2. Fiat on/off-ramp integration. Stablecoin payments are only useful if they connect seamlessly to local banking rails in the sender’s and receiver’s jurisdictions. This means partner-enabled coverage across 190+ countries with local payment method support.

3. Compliance and risk tooling. Sanctions screening, KYB/KYC onboarding, chain analysis, address risk scoring, and Know-Your-Transaction (KYT) monitoring are non-negotiable for regulated entities.

4. Mint-and-burn capability at scale. At volumes above $30M monthly, sourcing stablecoins through retail order books becomes cost-prohibitive. Direct issuer integrations for minting and redeeming stablecoins are essential for maintaining margin integrity.

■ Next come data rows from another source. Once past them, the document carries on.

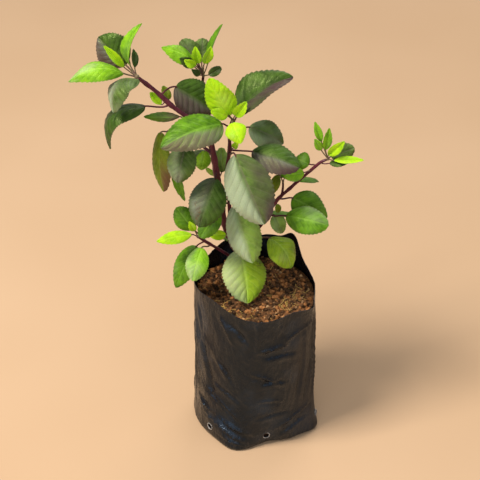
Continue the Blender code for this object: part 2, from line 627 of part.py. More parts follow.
def make_leaf(leaf, group, finish, start, out):
    """A petiole and a toothed blade in one thin solid."""
    rows = blade_rows(leaf)
    ribs = leaf_midrib(leaf, start, out, rows)
    strips = 4 if leaf.width >= WIDE_LEAF else 2
    bpy.ops.mesh.primitive_grid_add(x_subdivisions=strips, y_subdivisions=len(ribs) - 1, size=2.0)
    blade = take_primitive(leaf.name, group, finish)
    weights = blade.vertex_groups.new(name="thickness")
    fold = math.radians(leaf.fold)
    for vertex in blade.data.vertices:
        row = round((vertex.co.y + 1.0) * 0.5 * (len(ribs) - 1))
        across = round(vertex.co.x * strips) / strips
        point, direction, normal, share = ribs[row]
        side = direction.cross(normal)
        if share < 0.0:
            vertex.co = (point + side * across * PETIOLE_HALF) * MM
            weights.add([vertex.index], 1.0, "REPLACE")
            continue
        half = leaf_half_width(leaf, share)
        tooth = round(share * rows) % 2
        lean = 0.0
        if abs(across) == 1.0 and 0.0 < share < 1.0:
            half *= 1.0 + TOOTH_DEPTH * (1.0 if tooth else -1.0)
            lean = TOOTH_LEAN * leaf.width / rows * tooth
        reach = abs(across) * half
        lift = reach * math.sin(fold)
        lift += QUILT * half * (1.0 - (2.0 * abs(across) - 1.0) ** 2)
        lift += WAVE * half * abs(across) * math.sin(WAVE_RUN * share + WAVE_TURN * across)
        offset = side * math.copysign(reach * math.cos(fold), across) + normal * lift
        vertex.co = (point + offset + direction * lean) * MM
        weights.add([vertex.index], BLADE_THICK / PETIOLE_THICK, "REPLACE")
    split_quads(blade.data)
    skin = blade.modifiers.new("blade_thickness", "SOLIDIFY")
    skin.thickness = PETIOLE_THICK * MM
    skin.offset = 0.0
    skin.vertex_group = "thickness"
    return blade


def split_quads(mesh):
    """Split every quad into triangles, so that both faces of the blade match."""
    work = bmesh.new()
    work.from_mesh(mesh)
    bmesh.ops.triangulate(work, faces=work.faces)
    work.to_mesh(mesh)
    work.free()


def make_shoot_tip(name, leaves, group, finishes):
    """Young leaves around the bud at a stem's end, grown as one piece."""
    stem = STEMS[leaves[0].stem]
    path = stem_path(leaves[0].stem)
    onward = (path[-1] - path[-2]).normalized()
    radius = stem.tip_radius * BUD_SIZE
    centre = path[-1] + onward * (radius + SEAT)
    bpy.ops.mesh.primitive_ico_sphere_add(subdivisions=1, radius=radius * MM, location=centre * MM)
    bud = take_primitive(name, group, finishes[leaves[0].tone])
    bud.data.transform(bud.matrix_world)
    bud.matrix_world.identity()
    blades = []
    for leaf in leaves:
        out = (Vector(leaf.base) - centre).normalized()
        start = centre + out * radius * BUD_CORE
        blade = make_leaf(leaf, group, finishes[leaf.tone], start, out)
        apply_modifiers(blade)
        blades.append(blade)
    fuse(bud, blades, "MANIFOLD")


def build_plant():
    clear_scene()
    group = make_collection("holy_basil_plant")
    cutters = make_collection("cutters")
    finishes = {name: make_finish(name) for name in FINISHES}
    tones = {name[5:]: finish for name, finish in finishes.items() if name.startswith("leaf_")}
    make_bag(group, cutters, finishes["bag_film"])
    make_soil(group, cutters, finishes["compost"])
    make_stems(group, finishes["stem_purple"])
    for name, leaves in SHOOT_TIPS.items():
        make_shoot_tip(name, leaves, group, tones)
    for leaf in LEAVES:
        start, out = petiole_start(leaf)
        make_leaf(leaf, group, tones[leaf.tone], start, out)
    bpy.context.view_layer.update()


build_plant()
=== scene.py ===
"""Looks of the holy basil plant in its black film nursery bag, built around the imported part.

Places and sizes are in millimetres, as in the part's source, and MM turns them into metres.
"""
import json
import math
import random
from collections import namedtuple
from functools import lru_cache

import bmesh
import bpy
from mathutils import Matrix, Vector, noise

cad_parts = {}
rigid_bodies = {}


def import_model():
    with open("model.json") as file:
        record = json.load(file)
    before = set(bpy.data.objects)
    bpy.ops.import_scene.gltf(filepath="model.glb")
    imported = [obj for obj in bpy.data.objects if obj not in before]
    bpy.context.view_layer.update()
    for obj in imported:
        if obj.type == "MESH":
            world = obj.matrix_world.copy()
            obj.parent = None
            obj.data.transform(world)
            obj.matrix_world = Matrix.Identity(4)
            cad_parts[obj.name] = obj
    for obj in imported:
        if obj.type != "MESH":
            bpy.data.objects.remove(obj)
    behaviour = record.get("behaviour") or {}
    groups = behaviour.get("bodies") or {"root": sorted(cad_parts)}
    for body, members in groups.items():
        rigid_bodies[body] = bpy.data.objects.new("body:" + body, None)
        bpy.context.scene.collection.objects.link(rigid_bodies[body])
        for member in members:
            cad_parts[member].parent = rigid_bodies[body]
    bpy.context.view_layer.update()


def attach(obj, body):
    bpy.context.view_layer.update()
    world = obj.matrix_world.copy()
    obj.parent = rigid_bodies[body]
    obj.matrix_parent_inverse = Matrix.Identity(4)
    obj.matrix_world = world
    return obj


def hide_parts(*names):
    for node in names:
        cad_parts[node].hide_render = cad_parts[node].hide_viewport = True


MM = 0.001
BODY = "root"

# Camera at the photo's angle, solved from the rim and the foot of the bag
CAMERA_PLACE = (-0.0115, -1.034, 0.920)
CAMERA_TURN = 54.0
CAMERA_LENS = 128.1
SENSOR = 36.0

Stem = namedtuple("Stem", "points foot_radius tip_radius")
Leaf = namedtuple("Leaf", "name stem foot base tip width face arch fold form tone")
Wash = namedtuple("Wash", "level across along")
Spot = namedtuple("Spot", "across along size")
Tone = namedtuple("Tone", "upper shade purple bloom vein under roughness glow")
Crease = namedtuple("Crease", "bearing height to_bearing to_height width rise")
Light = namedtuple("Light", "place size power colour")

# Nursery bag, a 15 by 20 cm film tube filled to about 94 mm across
BAG_RADIUS = 46.6
BAG_HEIGHT = 131.0
BAG_FILM = 0.35
BAG_BOTTOM_ROUND = 4.0
BAG_SIDES = 280
BAG_RINGS = 110
BAG_WRINKLE = 0.7
BAG_WRINKLE_TURNS = 2.4
BAG_WRINKLE_HEIGHT = 21.0
BAG_FLARE = 1.2
DRAIN_HOLE_RADIUS = 2.5
DRAIN_LIP = 0.42
DRAIN_LIP_OUT = 0.15
DRAIN_LIP_WOBBLE = 0.07
DRAIN_LIP_CELLS = 0.8
DRAIN_LIP_SPIN = 1.1
DRAIN_HOLE_HEIGHT = 10.5
DRAIN_HOLE_COUNT = 6
DRAIN_HOLE_FIRST = -138.0

# Each bulge of the film is its bearing and half width in degrees, and its size
FOOT_BULGES = ((-110.0, 15.0, 5.0), (-74.0, 20.0, -6.5), (-24.0, 13.0, 7.0), (165.0, 30.0, 1.5))
RIM_BULGES = ((-138.0, 26.0, -3.0), (-84.0, 22.0, 3.0), (-38.0, 14.0, 6.5), (10.0, 25.0, -1.0),
              (100.0, 30.0, 1.5))
RIM_PEAKS = ((-140.0, 26.0, 3.5), (-84.0, 26.0, -2.5), (-25.0, 14.0, -5.0), (12.0, 22.0, -6.5),
             (36.0, 7.0, -3.0), (50.0, 13.0, 17.0), (74.0, 16.0, 9.0), (112.0, 24.0, 8.0))
FOOT_REACH = 24.0
RIM_REACH = 26.0

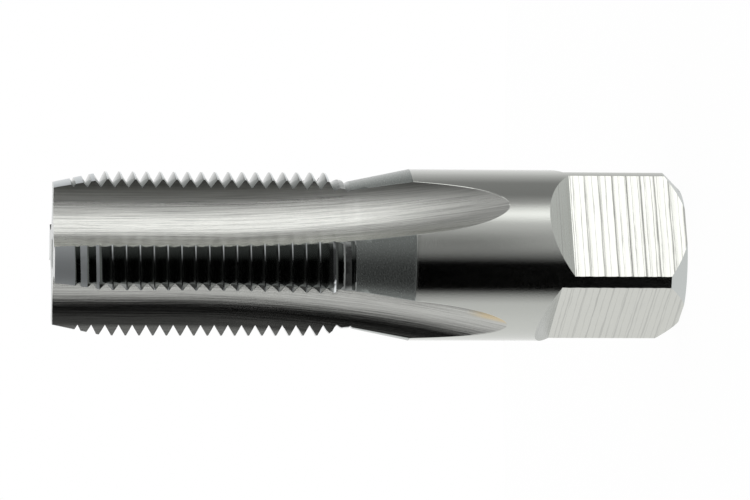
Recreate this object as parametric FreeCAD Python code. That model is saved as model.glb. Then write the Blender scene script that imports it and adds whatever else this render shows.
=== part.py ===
import FreeCAD, Part
import math
import os

# A straight pipe tap, turned, fluted and ground from one bar of tool steel.
# It stands on its square driving end, with its axis on Z and its cutting face at the top.
# Lengths are in millimetres, angles in degrees. A depth is measured from the cutting face,
# a height from the driving end.

# bar and shank
overallLength = 65.1
shankDiameter = 17.78
endBevel = 1.9              # 45 degree bevel round the driving end

# driving square
squareSides = 4
acrossFlats = 13.4
squareHeight = 12.3         # to where the full flat ends
rampAngle = 45.0            # where the cutter leaves each flat
squareTurn = -8.5           # turns the flats against the flutes

# thread, right hand
threadPitch = 25.4 / 18     # 18 threads to the inch
threadDiameter = 16.96
flankAngle = 30.0
crestFlat = 0.14
threadDepth = 27.9          # to the last full crest
threadStart = -86.7         # direction in which the crest meets the cutting face
leadDepth = 5.2             # ground down to start the tap in its hole
frontDiameter = 14.74
backBevelLength = 2.6
neckDiameter = 15.16
neckAngle = 11.4            # cone from the neck up to the shank

# flutes
fluteCount = 4
coreDiameter = 7.7
fluteRadius = 4.0
fluteChords = 8             # in the round bottom
rakeAngle = 3.5             # cutting wall, against the radius at its edge
heelAngle = 12.5            # heel wall, against the middle of the flute
fluteDepth = 12.0           # parallel part, before the cutter climbs
runOutDepth = 46.6          # where the cutter has left the shank
fluteSkip = 32.0            # middle of each flute, which the thread cuts pass by

# centres that the tap is ground between
centreAngle = 60.0
frontCentreDiameter = 3.4
backCentreDiameter = 4.6
pilotShare = 0.4            # pilot over mouth
pilotLength = 1.2

# how far each cut reaches past the bar
clearance = 0.1
reach = 2.0

shankRadius = shankDiameter / 2
threadRadius = threadDiameter / 2
flankSlope = math.tan(math.radians(flankAngle))
rootRadius = threadRadius - (threadPitch - crestFlat) / 2 / flankSlope
coreRadius = coreDiameter / 2
neckRadius = neckDiameter / 2
neckHeight = overallLength - threadDepth - backBevelLength
shankHeight = neckHeight - (shankRadius - neckRadius) / math.tan(math.radians(neckAngle))

origin = FreeCAD.Vector(0, 0, 0)
alongX = FreeCAD.Vector(1, 0, 0)
alongY = FreeCAD.Vector(0, 1, 0)
alongZ = FreeCAD.Vector(0, 0, 1)


def direction(angle):
    # unit vector in the XY plane
    return FreeCAD.Vector(math.cos(math.radians(angle)), math.sin(math.radians(angle)), 0)


def turned(outline):
    # solid of revolution about Z from radius and height pairs
    points = [FreeCAD.Vector(radius, 0, height) for radius, height in outline]
    return Part.Face(Part.makePolygon(points + points[:1])).revolve(origin, alongZ, 360)


def pattern(shape, count):
    # copies of a cut, evenly spaced about the axis
    copies = []
    for index in range(count):
        copy = shape.copy()
        copy.rotate(origin, alongZ, 360 / count * index)
        copies.append(copy)
    return copies


def makeBar():
    # the turned bar: driving end, shank, neck cone, thread blank and lead
    return turned([
        (0, 0),
        (shankRadius - endBevel, 0),
        (shankRadius, endBevel),
        (shankRadius, shankHeight),
        (neckRadius, neckHeight),
        (threadRadius, overallLength - threadDepth),
        (threadRadius, overallLength - leadDepth),
        (frontDiameter / 2, overallLength),
        (0, overallLength),
    ])


def makeToothGrooves():
    # the thread is cut land by land. Over the width of one land the helix is a ring tilted by
    # its lead, so each groove is a short stretch of such a ring, which begins and ends in the
    # open flutes beside the land
    span = 360 / fluteCount - fluteSkip
    mouthRadius = threadRadius + clearance
    mouthHalf = (mouthRadius - rootRadius) * flankSlope
    section = Part.Face(Part.makePolygon([
        FreeCAD.Vector(rootRadius, 0, 0),
        FreeCAD.Vector(mouthRadius, 0, mouthHalf),
        FreeCAD.Vector(mouthRadius, 0, -mouthHalf),
        FreeCAD.Vector(rootRadius, 0, 0),
    ]))
    section.rotate(origin, alongZ, -span / 2)
    groove = section.revolve(origin, alongZ, span)
    leadAngle = math.degrees(math.atan(threadPitch / (math.pi * (threadRadius + rootRadius))))
    groove.rotate(origin, alongX, leadAngle)

    grooves = []
    for land in range(fluteCount):
        middle = 360 / fluteCount * (land + 0.5)
        # the groove lies half a turn from the crest
        height = overallLength + threadPitch * (middle - threadStart - 180) / 360
        while height > neckHeight:
            copy = groove.copy()
            copy.rotate(origin, alongZ, middle)
            copy.translate(alongZ * height)
            grooves.append(copy)
            height -= threadPitch
    return grooves


def makeFluteSection(height):
    # outline of one flute at a height: a round bottom, in short chords, between the cutting
    # wall and the heel wall, both tangent to it and drawn out past the bar
    centre = FreeCAD.Vector(coreRadius + fluteRadius, 0, height)
    cuttingWall = rakeAngle - math.degrees(math.asin(fluteRadius / threadRadius))
    wallLength = shankRadius + reach - coreRadius
    first = 270 + cuttingWall
    sweep = heelAngle + 90 - first
    arc = [centre + direction(first + sweep * step / fluteChords) * fluteRadius
           for step in range(fluteChords + 1)]
    cuttingEnd = arc[0] + direction(cuttingWall) * wallLength
    heelEnd = arc[-1] + direction(heelAngle) * wallLength
    return Part.Face(Part.makePolygon([cuttingEnd] + arc + [heelEnd, cuttingEnd]))


def makeFlute():
    # the cutter runs straight from the cutting face, then climbs out on a circular path
    # that brings the bottom of the flute to the surface of the shank
    climb = runOutDepth - fluteDepth
    rise = shankRadius - coreRadius
    pathRadius = (climb * climb + rise * rise) / 2 / rise
    section = makeFluteSection(overallLength - fluteDepth)
    straight = section.extrude(alongZ * (fluteDepth + reach))
    pivot = FreeCAD.Vector(coreRadius + pathRadius, 0, overallLength - fluteDepth)
    turn = math.degrees(math.asin(climb / pathRadius)) + reach
    return straight.fuse(section.revolve(pivot, -alongY, turn))


def makeFlatCut():
    # what is milled away from one side of the square, ending in a ramp
    flat = acrossFlats / 2
    outer = shankRadius + reach
    rampTop = squareHeight + (outer - flat) / math.tan(math.radians(rampAngle))
    side = Part.Face(Part.makePolygon([
        FreeCAD.Vector(flat, -outer, -reach),
        FreeCAD.Vector(outer, -outer, -reach),
        FreeCAD.Vector(outer, -outer, rampTop),
        FreeCAD.Vector(flat, -outer, squareHeight),
        FreeCAD.Vector(flat, -outer, -reach),
    ]))
    cut = side.extrude(alongY * outer * 2)
    cut.rotate(origin, alongZ, squareTurn)
    return cut


def makeCentre(face, mouthDiameter, inward):
    # cone and pilot of a centre hole in the end face at a height, inward being +1 or -1
    mouth = mouthDiameter / 2
    pilot = mouth * pilotShare
    slope = math.tan(math.radians(centreAngle / 2))
    coneDepth = (mouth - pilot) / slope
    return turned([
        (0, face - inward * clearance),
        (mouth + clearance * slope, face - inward * clearance),
        (pilot, face + inward * coneDepth),
        (pilot, face + inward * (coneDepth + pilotLength)),
        (0, face + inward * (coneDepth + pilotLength + pilot * slope)),
    ])


cuts = pattern(makeFlute(), fluteCount)
cuts += pattern(makeFlatCut(), squareSides)
cuts.append(makeCentre(overallLength, frontCentreDiameter, -1))
cuts.append(makeCentre(0, backCentreDiameter, 1))

tap = makeBar()
for cut in cuts:
    tap = tap.cut(cut)
tap = tap.cut(makeToothGrooves())

os.makedirs("parts", exist_ok=True)
tap.Solids[0].exportStep("parts/tap.step")
print("tap: solids", len(tap.Solids), "valid", tap.isValid(), "volume", round(tap.Volume, 1), "mm3")
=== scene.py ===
import math

import bmesh
import bpy
import numpy as np
from mathutils import Matrix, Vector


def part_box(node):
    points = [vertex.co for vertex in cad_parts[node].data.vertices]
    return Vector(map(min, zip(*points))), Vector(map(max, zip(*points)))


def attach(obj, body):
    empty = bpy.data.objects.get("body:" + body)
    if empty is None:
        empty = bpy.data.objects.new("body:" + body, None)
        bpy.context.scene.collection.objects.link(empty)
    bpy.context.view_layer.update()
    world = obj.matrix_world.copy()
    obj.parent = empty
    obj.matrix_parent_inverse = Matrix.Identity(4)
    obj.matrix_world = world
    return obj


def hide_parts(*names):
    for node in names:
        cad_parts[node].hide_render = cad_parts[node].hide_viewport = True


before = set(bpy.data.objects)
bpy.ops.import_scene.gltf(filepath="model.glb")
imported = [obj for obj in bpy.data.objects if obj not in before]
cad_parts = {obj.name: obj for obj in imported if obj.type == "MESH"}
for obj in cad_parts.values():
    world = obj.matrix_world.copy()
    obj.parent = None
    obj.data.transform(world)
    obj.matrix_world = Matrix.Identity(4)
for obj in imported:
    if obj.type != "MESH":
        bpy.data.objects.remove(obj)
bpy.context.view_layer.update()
mm = 0.001
low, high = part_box("tap")
overallLength = (high[2] - low[2]) / mm
print("frame loaded, tap", round(overallLength, 2), "mm long")

# Depths run from the cutting face down to the driving end, heights from the driving end up.
# Angles are in degrees about the axis, and the first flute opens towards +X. Lengths are in
# millimetres until the mesh is made.
tapShape = {
    # the turned bar
    "frontRadius": 7.37,                  # at the cutting face
    "threadRadius": 8.48,
    "neckRadius": 7.58,
    "shankRadius": 8.89,
    "leadDepth": 5.2,
    "crestDepth": 27.9,                   # last full crest
    "neckDepth": 30.5,
    "shankDepth": 36.86,
    "endBevel": 1.9,
    "backBevelStart": (0.6, -0.12),       # past the last crest, and from the thread's radius
    "backBevelEnd": (1.3, 0.22),          # past the last crest, and from the neck's radius
    "beadHeight": 0.012,                  # where neck and shank meet
    "beadWidth": 0.06,
    "frontCentre": (1.7, 0.68, 1.2),      # mouth radius, pilot radius, pilot length
    "backCentre": (2.3, 0.92, 1.2),
    "centreAngle": 30.0,                  # of the cone's wall to the axis
    # the thread
    "threadPitch": 25.4 / 18,
    "threadStart": -86.7,                 # where the crest meets the cutting face
    "flankAngle": 30.0,
    "crestFlat": 0.13,
    "grooveStart": (1.3, 2.1),            # depths over which the groove reaches its root
    "grooveEnd": 30.4,                    # and from which it fades
    "fadeDepth": 31.2,                    # where the thread has died out
    "wideGrooves": (28.4, 29.5),          # depths over which the last grooves widen
    "widening": 1.1,                      # by this share
    "tornCrests": (28.0, 28.9),           # depths over which the crests become torn
    "nickDepth": 0.02,                    # deepest nick in a full crest
    "nickLevel": 0.25,                    # ripple above which there is a nick
    "tearDepth": 0.045,                   # the same for the torn crests
    "tearLevel": -0.3,
    "nickSpacing": (0.7, 11.3, 7.1),      # ripple per degree, and per crest in two directions
    "nickSeed": 5,
    "wornFrom": 0.7,                      # share of the flank's height where the wear begins
    "wearStart": (0.3, 1.5),              # depths over which the wear sets in
    "wearEnd": (30.0, 31.0),              # and ends
    # the flutes
    "coreRadius": 3.85,
    "fluteRadius": 4.0,
    "rakeAngle": 3.5,
    "heelAngle": 12.5,
    "fluteDepth": 12.0,                   # where the cutter starts to climb
    "runOutDepth": 46.6,
    "edgeBreak": 0.03,                    # how far the edges of the run-outs are broken
    "edgeBreakShare": 0.1,                # but no more than this share of the flute's depth there
    "edgeBreakEase": 1.0,                 # depth over which the broken edge sets in
    # the square
    "flatDistance": 6.7,
    "squareHeights": (12.3, 12.3, 13.2, 11.9),   # of the four flats
    "rampSlopes": (1.0, 1.0, 1.0, 0.86),
    "squareTurn": -8.5,
    "millFeeds": ((1.46, 0.0, 0.02), (0.68, 0.2, 0.008)),   # length, start, height of a scallop
    "millEase": (0.3, 0.2),               # over which scallops begin at the end, stop at the ramp
    "flatShift": 0.4,                     # how much later each flat's scallops start
}
meshDetail = {
    "wallSteps": 6,
    "bottomSteps": 26,
    "heelSteps": 4,
    "landSteps": 24,
    "edgeWidth": 0.45,                    # degrees of land that a broken edge takes
    "edgeGuesses": (-29.5, 28.5),         # of the angles of a flute's cutting and heel edge
    "edgeRounds": 4,
    "spareTurns": 3,                      # rows that start past either end of the thread
    "neckRows": 14,
    "runOutRows": 34,
    "beadRows": (-0.14, -0.07, -0.02, 0.03, 0.08, 0.14),
    "tipRows": (1.6, 1.2, 0.9, 0.6, 0.4, 0.2, 0.1, 0.0),
    "beadRoom": 0.5,                      # between the bead and the rows on either side
    "joinDepth": 47.0,                    # plain shank between run-out and square
    "chordSteps": 14,
    "bevelRows": 13,
    "millRows": 96,
    "rampRows": 12,
    "joinRows": 18,
    "rampRoom": 2.3,                      # above the longest flat, before the columns turn back
    "fluteSpacing": 40.0,                 # between two flutes in the UV map
    "flatSpacing": 20.0,                  # and between two flats
    "mergeDistance": 0.002,
    "leastEdge": 0.001,
    "sharpAngle": 24.0,
    "shankTolerance": 0.0015,             # from the shank's radius
    "shankRoom": 0.3,                     # under the bead
}
flankSlope = math.tan(math.radians(tapShape["flankAngle"]))
flankWidth = (tapShape["threadPitch"] - tapShape["crestFlat"]) / 2
rootRadius = tapShape["threadRadius"] - flankWidth / flankSlope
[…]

5. Treasury-grade workflow management. Mass disbursements, beneficiary management, reconciliation, reporting, and approval workflows must meet the operational standards your treasury team and regulators expect.

The 2026–2030 Market Outlook for Blockchain Cross-Border Payments

The trajectory is clear. Stablecoin market capitalization has grown from under $30 billion in 2020 to over $300 billion today. U.S. Treasury Secretary Scott Bessent has projected the stablecoin supply could reach $3 trillion by 2030 (Brookings, Mar 2026). EY estimates project that stablecoins will handle 5–10% of all cross-border payments by 2030, equivalent to $2.1–$4.2 trillion annually.

Visa’s stablecoin settlement volumes hit a $4.5 billion annualized run rate by January 2026 (Stablecoin Insider, Feb 2026). The FDIC has already begun rulemaking to implement GENIUS Act provisions for bank-issued stablecoins (FDIC, Dec 2025). And unique stablecoin wallet addresses have grown from 350 million in 2023 to over 500 million as of Q3 2025.

This is not a theoretical adoption. These are institutional-grade deployments by some of the world’s largest financial networks. Every quarter that a regional bank or PSP delays building blockchain cross-border payment capability is a quarter of market share ceded to faster-moving competitors.